Concluding remarks – A need for truth spoken in love

In this article, I hope to have shown how both unaltered scriptural truth and the Gospel preached and shared faithfully are utterly sufficient to save unbelievers and build the Church today. Many will argue that in order to survive the Church must adapt and conform to current cultural norms regarding (amongst other things) gender and sexuality, yet I can find no such instruction in the Bible. Instead, despite what was a hostile environment back when the prophets and apostles were writing, and what is increasingly becoming so today, we can be completely confident that despite our many weaknesses God will build a church that no matter what the world throws at it will endure into an everlasting and eternal people. Therefore, whilst we should endeavour to engage in as accessible way as possible, this should not come at the expense of biblical truth.
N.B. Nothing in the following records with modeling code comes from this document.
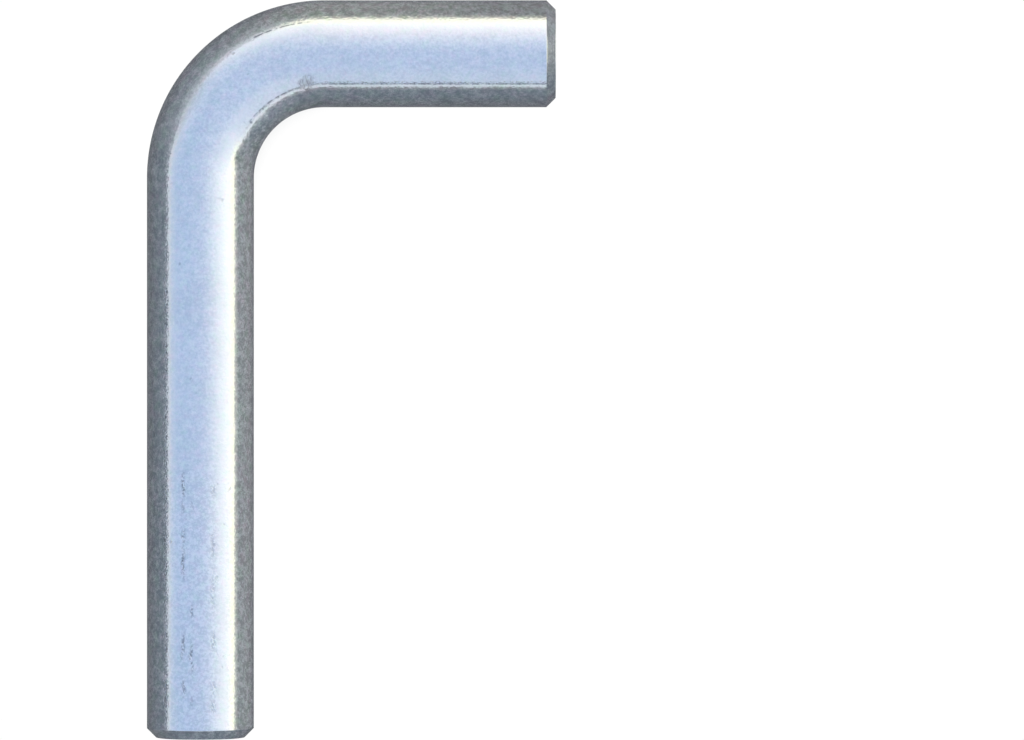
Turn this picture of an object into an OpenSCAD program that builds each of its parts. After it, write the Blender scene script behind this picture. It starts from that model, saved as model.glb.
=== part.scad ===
// Bent anchor pin: one round steel bar with a single 90 degree bend and a
// 45 degree chamfer on each cut end. The pin lies flat on its side, so both
// legs and the bend share one horizontal plane, half a bar diameter up.
// The long leg runs toward -Y and the short leg toward +X.

/* [Bar] */
// Diameter of the round bar
rod_d = 12.7; // [8:0.1:20]
// Height of the 45 degree chamfer on each cut end
chamfer = 1.1; // [0.3:0.05:2.5]

/* [Legs] */
// Long leg, from the short leg's axis to the cut end
long_len = 81.2; // [50:0.1:200]
// Short leg, from the long leg's axis to the cut end
short_len = 42.2; // [30:0.1:120]

/* [Bend] */
// Radius of the bend at the bar's centreline
bend_r = 14.75; // [11:0.05:25]

/* [Hidden] */
$fn = 96;
rod_r = rod_d / 2;
// Straight stretch of each leg, between the bend and the chamfer
long_straight = long_len - bend_r - chamfer;
short_straight = short_len - bend_r - chamfer;
// Where the two leg axes would cross, so that the origin is the middle of
// the pin's footprint, on the surface it lies on
corner_x = -(short_len - rod_r) / 2;
corner_y = (long_len - rod_r) / 2;

// A straight leg of bar along +Z with its chamfered end at the top
module leg(straight) {
    cylinder(h = straight, r = rod_r);
    translate([0, 0, straight])
        cylinder(h = chamfer, r1 = rod_r, r2 = rod_r - chamfer);
}

// The quarter turn between the legs, about the centre of the bend
module bend() {
    rotate([0, 0, 90])
        rotate_extrude(angle = 90)
            translate([bend_r, 0])
                circle(r = rod_r);
}

module bent_pin() {
    color("lightsteelblue")
        translate([corner_x, corner_y, rod_r])
            union() {
                translate([bend_r, -bend_r, 0]) bend();
                // long leg, toward -Y
                translate([0, -bend_r, 0]) rotate([90, 0, 0]) leg(long_straight);
                // short leg, toward +X
                translate([bend_r, 0, 0]) rotate([0, 90, 0]) leg(short_straight);
            }
}

bent_pin();
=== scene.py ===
import math

import bpy
import numpy as np
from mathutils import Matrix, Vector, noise


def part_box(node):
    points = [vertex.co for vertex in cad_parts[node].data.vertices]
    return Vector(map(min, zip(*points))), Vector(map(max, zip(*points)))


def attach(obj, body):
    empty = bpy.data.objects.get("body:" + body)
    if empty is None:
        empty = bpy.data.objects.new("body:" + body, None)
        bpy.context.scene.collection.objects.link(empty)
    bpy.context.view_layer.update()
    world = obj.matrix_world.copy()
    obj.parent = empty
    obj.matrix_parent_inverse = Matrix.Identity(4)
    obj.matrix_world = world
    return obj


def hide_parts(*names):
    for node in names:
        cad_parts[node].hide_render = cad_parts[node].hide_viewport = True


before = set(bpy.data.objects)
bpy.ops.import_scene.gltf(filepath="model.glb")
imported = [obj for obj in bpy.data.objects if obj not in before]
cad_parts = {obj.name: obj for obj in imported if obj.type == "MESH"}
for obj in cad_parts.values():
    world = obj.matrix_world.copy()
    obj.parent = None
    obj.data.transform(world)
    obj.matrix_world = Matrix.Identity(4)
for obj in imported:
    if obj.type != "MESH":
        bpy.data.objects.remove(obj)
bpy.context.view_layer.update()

MM = 0.001
# The pin's sizes, in metres, as the CAD model has them
R = 6.35 * MM
LONG = 81.2 * MM
SHORT = 42.2 * MM
BEND = 14.75 * MM
CHAMFER = 1.1 * MM

lo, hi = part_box("bent_pin")
for got, said in ((hi.z - lo.z, 2 * R), (hi.y - lo.y, LONG + R), (hi.x - lo.x, SHORT + R)):
    if abs(got - said) > 0.05 * MM:
        raise SystemExit("the CAD pin isn't the size that this script sweeps")

# Where the two leg axes cross, and the stretches of the centreline
CX, CY, CZ = lo.x + R, hi.y - R, lo.z + R
RUN_LONG = LONG - BEND
RUN_BEND = BEND * math.pi / 2
RUN_SHORT = SHORT - BEND
TOTAL = RUN_LONG + RUN_BEND + RUN_SHORT
TURN_X, TURN_Y = CX + BEND, CY - BEND
# Where the bending tool's edges marked the inside of the bend, in mm from the long leg's tip
SCUFF_B, SCUFF_A = 69.8, 86.8


# ---------------------------------------------------------------- the bar

def centreline(s):
    """Points and outward directions in plan, for distances s from the long leg's tip."""
    turn = np.clip((s - RUN_LONG) / BEND, 0, math.pi / 2)
    out_x, out_y = -np.cos(turn), np.sin(turn)
    before = np.minimum(s - RUN_LONG, 0)
    after = np.maximum(s - RUN_LONG - RUN_BEND, 0)
    x = TURN_X + BEND * out_x + after
    y = TURN_Y + BEND * out_y + before
    return x, y, out_x, out_y


def end_profile():
    """(distance from the tip, radius) from near the middle of the cut face to the full bar. Both edges of the chamfer are broken slightly."""
    broken_in, broken_out = 0.08 * MM, 0.06 * MM
    k = math.tan(math.radians(22.5))
    rim = R - CHAMFER
    points = [(0.0, rim * f) for f in (0.12, 0.3, 0.5, 0.7, 0.86, 0.95)]
    for a in np.radians(np.linspace(0, 45, 5)):
        points.append((broken_in * (1 - math.cos(a)), rim - broken_in * k + broken_in * math.sin(a)))
    start = (CHAMFER - broken_out * k * math.sqrt(0.5), R - broken_out * k * math.sqrt(0.5))
    last = points[-1]
    for f in (0.2, 0.4, 0.6, 0.8):
        points.append((last[0] + (start[0] - last[0]) * f, last[1] + (start[1] - last[1]) * f))
    for a in np.radians(np.linspace(45, 0, 5)):
        points.append((CHAMFER + broken_out * (k - math.sin(a)), R - broken_out * (1 - math.cos(a))))
    return points


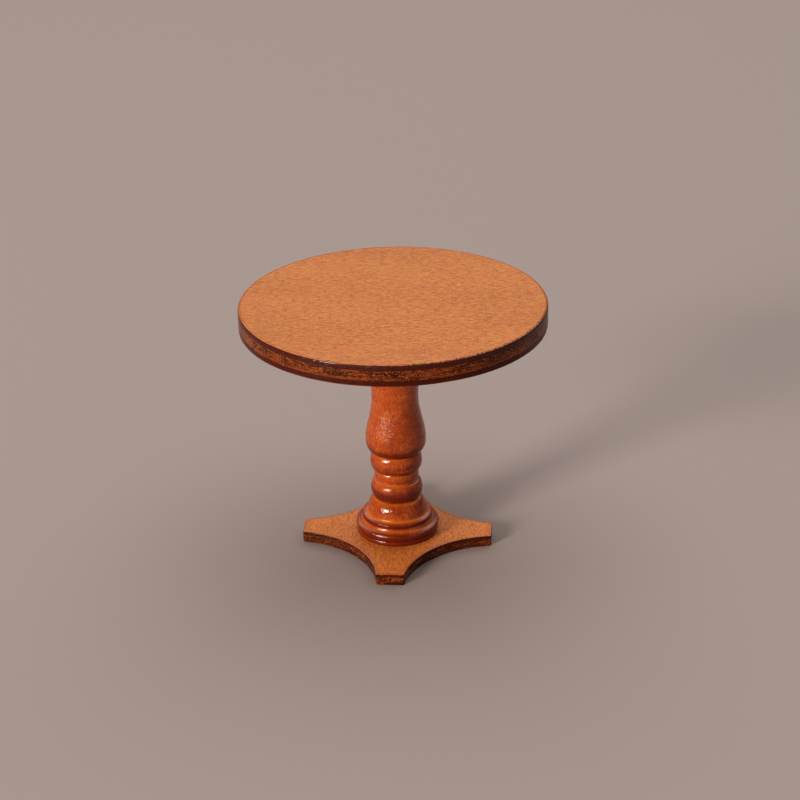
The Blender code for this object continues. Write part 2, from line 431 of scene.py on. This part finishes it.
def stain_and_painted_shade(outline):
    """How deep the stain lies on each row, with painted light and shade: near 0 in hollows that face up,
    near 1 under the members.
    """
    radii = np.array([radius for radius, _ in outline])
    heights = np.array([height for _, height in outline])
    out = np.gradient(radii)
    up = np.gradient(heights)
    along = np.cumsum(np.hypot(out, up))
    facing_up = -out / np.hypot(out, up)
    tilt_reach = 0.30
    hollow_reach = 1.1
    full_hollow = 0.35
    shades = []
    for row, (radius, height) in enumerate(outline):
        near = np.exp(-(((along - along[row]) / tilt_reach) ** 2))
        tilt = (near * facing_up).sum() / near.sum()
        wide = np.exp(-(((heights - height) / hollow_reach) ** 2)) * np.hypot(out, up)
        hollow = ((wide * radii).sum() / wide.sum() - radius) / full_hollow
        # Facing up and lying in a hollow lower the value, which paints light; facing down raises it,
        # which paints shade.
        shades.append(0.5 - 0.40 * float(tilt) - 0.38 * float(np.clip(hollow, -0.6, 1.0)))
    return shades


def make_column(material):
    outline = column_profile(TOP_LOW - BASE_HIGH)
    tool_marks = ragged(size=0.012, pitch=0.9, seed=11.0)
    slow = ragged(size=0.03, pitch=9.0, seed=5.0)

    def hand_turned(x, y, z):
        return tool_marks(x * 0.15, y * 0.15, z) + slow(x, y, z)

    loops = [ring(radius, BASE_HIGH + height, COLUMN_SIDES, hand_turned) for radius, height in outline]
    # Each row's shade is partly stain and partly painted light and shade.
    piece = skin("turned_column", loops, stain_and_painted_shade(outline))
    finish_piece(piece, "pedestal_column", material)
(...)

Thus, in light of the current debates regarding Women Bishops and Church attendance, I passionately believe the Church’s primary concern should not be Church growth through becoming more ‘relevant’ by conforming to the World’s values or downplaying certain aspects of the Gospel in order to become more appealing to younger generations, but through trusting God to build his church by the faithful preaching and teaching of his Word and sharing of the Gospel by believers to friends, family, colleagues and anyone else where the opportunity arises. Let’s therefore pray that large parts of the Church of England and wider church would urgently rediscover these priorities and be characterised by a love and unity in God’s Word and Gospel and where its member (the body of Christ)  are growing in Godliness and vitality.